Hosts And Producer of 'The Chew' Defend Show
“We hope that [fans of canceled ABC soaps 'All My Children' and 'One Life to Live'] enjoy our show,” said executive producer Gordon Elliott. “We were asked to come and join the daytime lineup because the daytime tastes have changed."
BEVERLY HILLS -- The hosts and producer of The Chew – one of ABC’s new daytime shows that will inherit a slot of from cancelled soaps All My Children and One Life to Live – spent considerable time during their panel at the Television Critics Association press tour defending their show.
“We hope that [soap fans] enjoy our show,” said executive producer Gordon Elliott. “We were asked to come and join the daytime lineup because the daytime tastes have changed. Really we’re just [filling] a need that was already there. We would love the soap fans to share a little bit of us.”
“People tune in to soaps because they feel the casts are their friends,” added co-host Clinton Kelly, who also hosts TLC’s What Not To Wear. “We’re welcoming people to come be a part of this group of friends. We can’t be soap operas but we can be a group of people you can hang out with it.”
Elliott added that soap fans will be able to “enjoy” the shows online, referring to a deal with two-year-old media and production company Prospect Park. But there are many unanswered questions about the deal, specifically how it will be financed and whether longtime cast members including All My Children’s Susan Lucci would be part of the online incarnation. Meanwhile, ABC has been the target of sustained protests from outraged soap fans with many vowing to boycott The Chew.

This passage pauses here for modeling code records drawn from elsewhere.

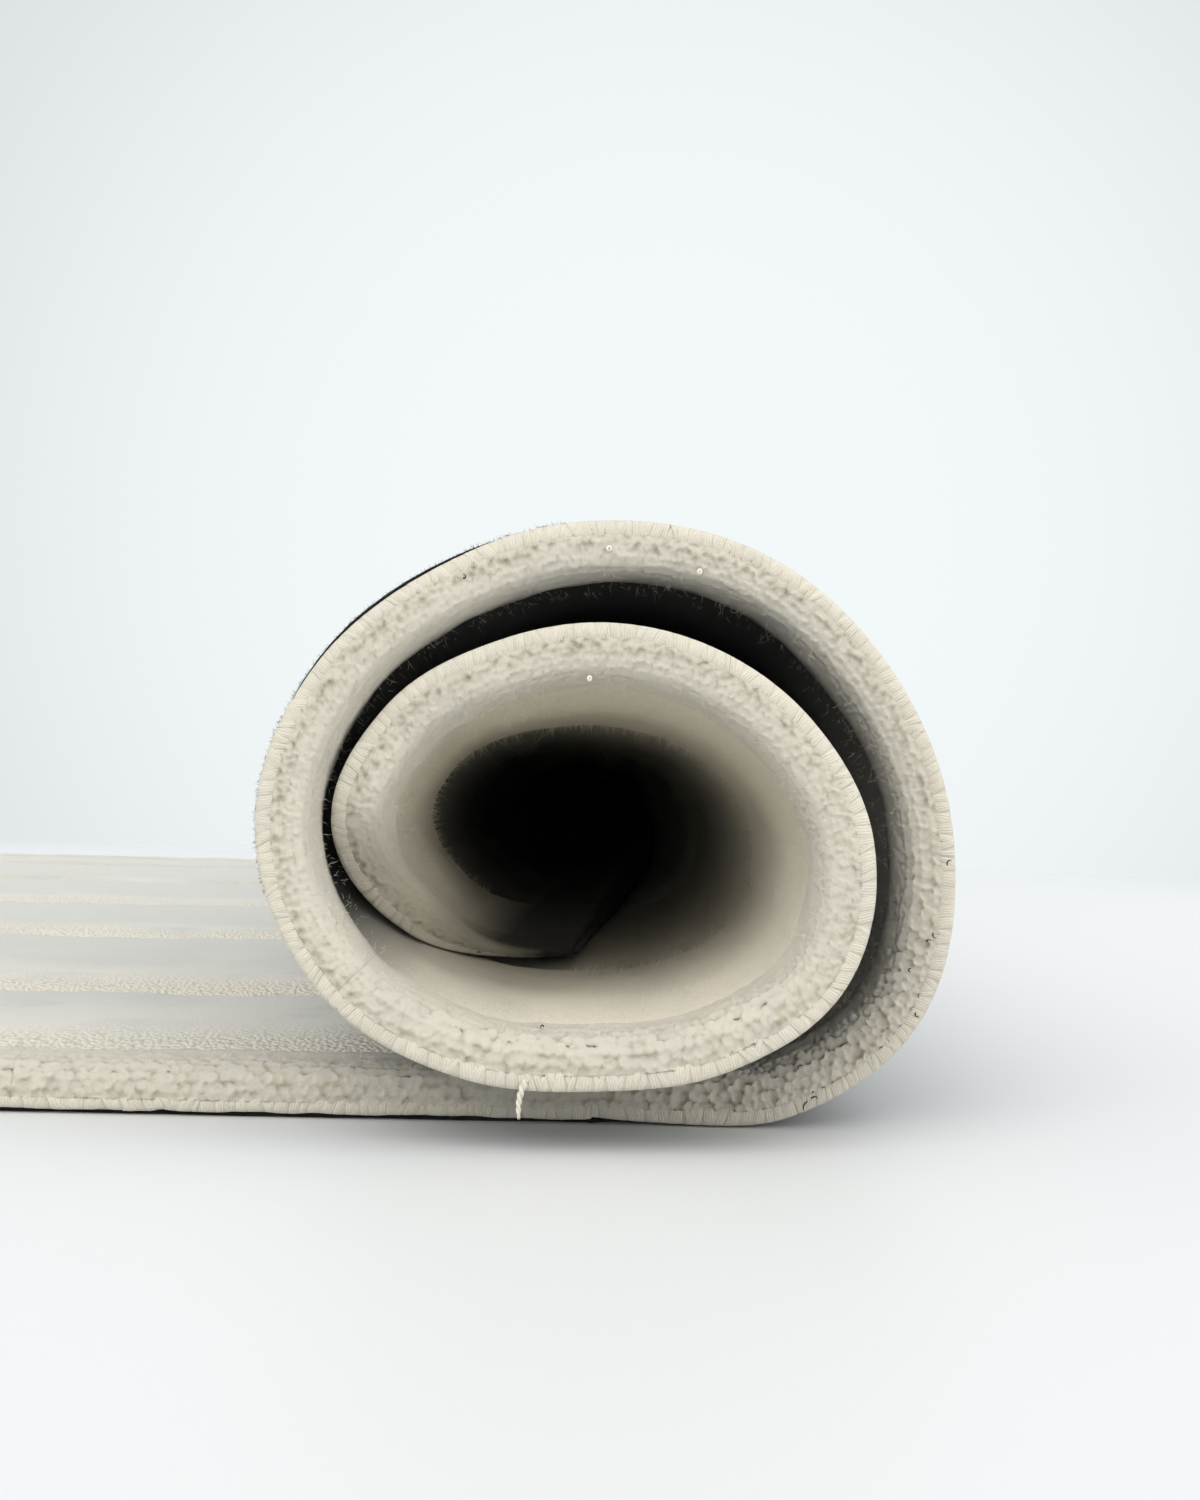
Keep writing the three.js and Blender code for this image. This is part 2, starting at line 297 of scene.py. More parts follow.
# A node's output, so that shader sums are written as sums
class Val:
    def __init__(self, tree, socket):
        self.tree, self.socket = tree, socket

    def math(self, operation, other=None, flip=False):
        values = [self, other] if other is not None else [self]
        return self.tree.node("ShaderNodeMath", {"operation": operation}, values[::-1] if flip else values)

    def __add__(self, other):
        return self.math("ADD", other)

    def __radd__(self, other):
        return self.math("ADD", other)

    def __sub__(self, other):
        return self.math("SUBTRACT", other)

    def __rsub__(self, other):
        return self.math("SUBTRACT", other, True)

    def __mul__(self, other):
        return self.math("MULTIPLY", other)

    def __rmul__(self, other):
        return self.math("MULTIPLY", other)

    def clamp(self):
        return self.math("MAXIMUM", 0.0).math("MINIMUM", 1.0)

    def between(self, low, high):
        return self.tree.node("ShaderNodeMapRange", {"interpolation_type": "SMOOTHSTEP"},
                              {"Value": self, "From Min": low, "From Max": high})


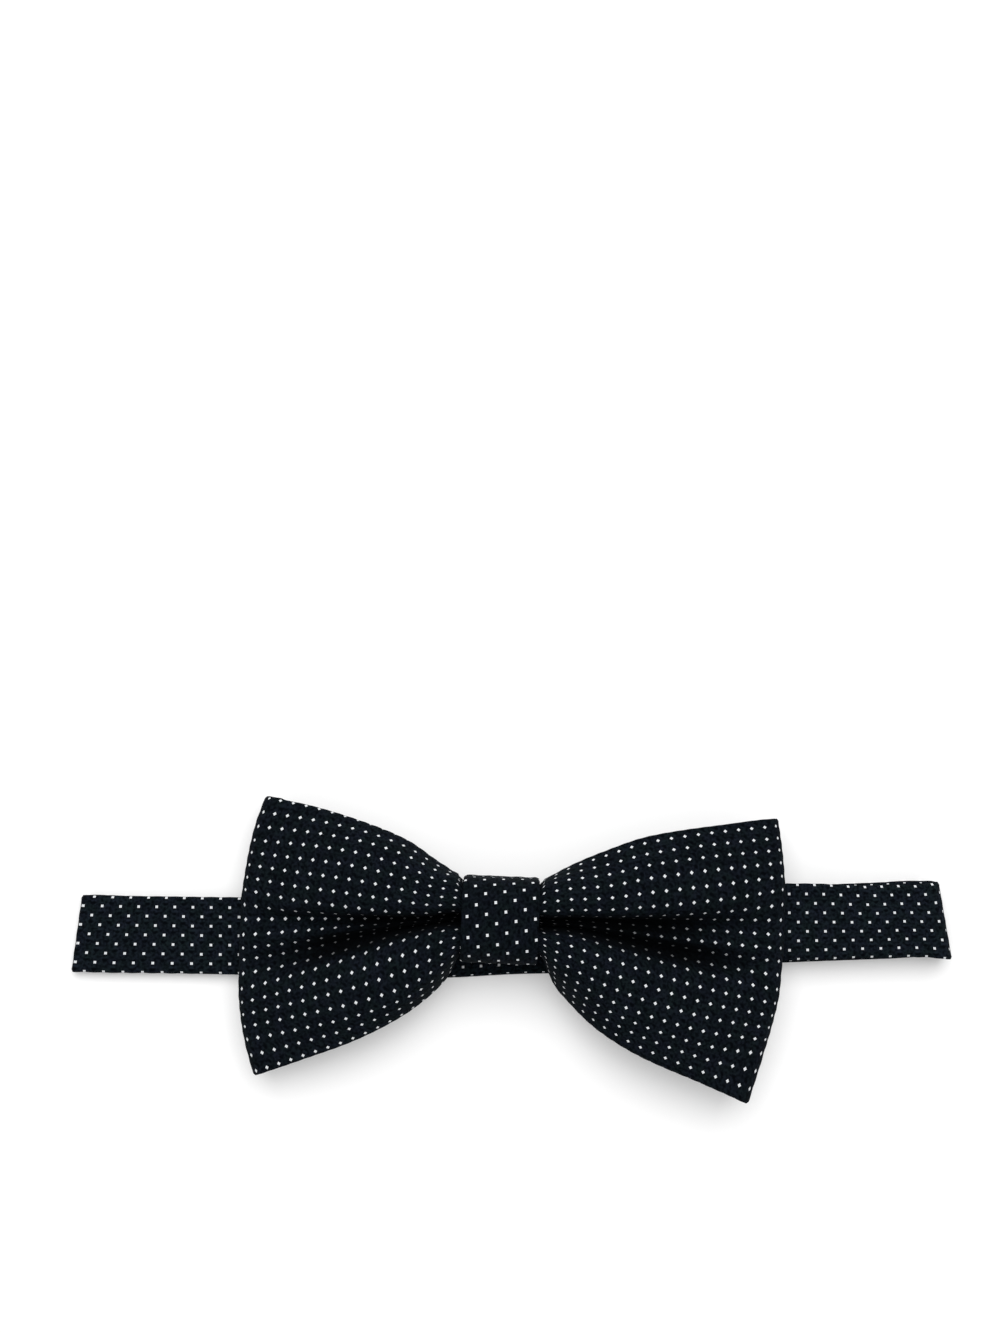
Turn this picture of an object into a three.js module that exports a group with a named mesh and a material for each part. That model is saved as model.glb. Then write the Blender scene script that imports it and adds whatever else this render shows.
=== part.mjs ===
// A pre-tied bow tie, lying on its back: the bow, the wrap round its middle, the neck band and its clasp.
// Millimetres. +X runs along the band, +Y is up on the wearer, +Z faces away from the wearer.
// The origin is on the underside of the neck band, below the knot.

import * as THREE from 'three';

// Driving dimensions
const CLOTH_THICK = 1.2;
const BAND_THICK = 1.3;
const WRAP_THICK = 1.3;
const PIECE_GAP = 0.3;
const BAND_WIDTH = 17.3;
const KNOT_WIDTH = 16.6;
const KNOT_TURN = THREE.MathUtils.degToRad(2.3);
const KNOT_HALF = 9;
const KNOT_FADE = 16;

// Helpers for smooth curves

function mix(a, b, share) {
  return a + (b - a) * share;
}

function ease(from, to, x) {
  const share = THREE.MathUtils.clamp((x - from) / (to - from), 0, 1);
  return share * share * (3 - 2 * share);
}

// A smooth function through the given values that never overshoots them
function through(places, values) {
  const last = places.length - 1;
  const steps = [];
  for (let k = 0; k < last; k++) {
    steps.push((values[k + 1] - values[k]) / (places[k + 1] - places[k]));
  }
  const slopes = [steps[0]];
  for (let k = 1; k < last; k++) {
    const turns = steps[k - 1] * steps[k] <= 0;
    slopes.push(turns ? 0 : (2 * steps[k - 1] * steps[k]) / (steps[k - 1] + steps[k]));
  }
  slopes.push(steps[last - 1]);
  return (x) => {
    const inside = THREE.MathUtils.clamp(x, places[0], places[last]);
    let k = 0;
    while (k < last - 1 && inside > places[k + 1]) {
      k += 1;
    }
    const width = places[k + 1] - places[k];
    const t = (inside - places[k]) / width;
    const rise = t * t * (3 - 2 * t);
    const leave = t * (1 - t) * (1 - t) * width * slopes[k];
    const arrive = t * t * (t - 1) * width * slopes[k + 1];
    return mix(values[k], values[k + 1], rise) + leave + arrive;
  };
}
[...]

“I understand completely how those viewers feel,” said Elliott. “But I don’t control the process that made that change. I hope that they give us a break. And if they just sit down for five minutes they’re going to really enjoy it. And if they don’t like it I can’t control that.”
“Everybody who worked on [the soap operas] here at ABC loved the shows as well," added Brian Frons, president of daytime at Disney-ABC Television Group. "And we’re encouraged that Prospect Park has come forward to try to keep them alive with a different economic model that is good for them and that wasn’t as possible for us at ABC. And I hope they give the new shows a chance. That’s about all you can hope for."
ABC has committed to 220 episodes of The Chew this year, said Elliott. The show is envisioned as part food show part lifestyle show with ABC’s successful The View as one template.
Elliott described it as the “world through a food lens.” Co-host Daphne Oz, daughter of Dr. Mehmet Oz, said she’ll explore womens’ complex – and sometimes tortured -- relationship with food through her own struggles as an overweight teenager (she weighed 180 pounds when she was 17-years-old) in a health-conscious family.
“That’s something I think every red-blooded American woman deals with,” she said.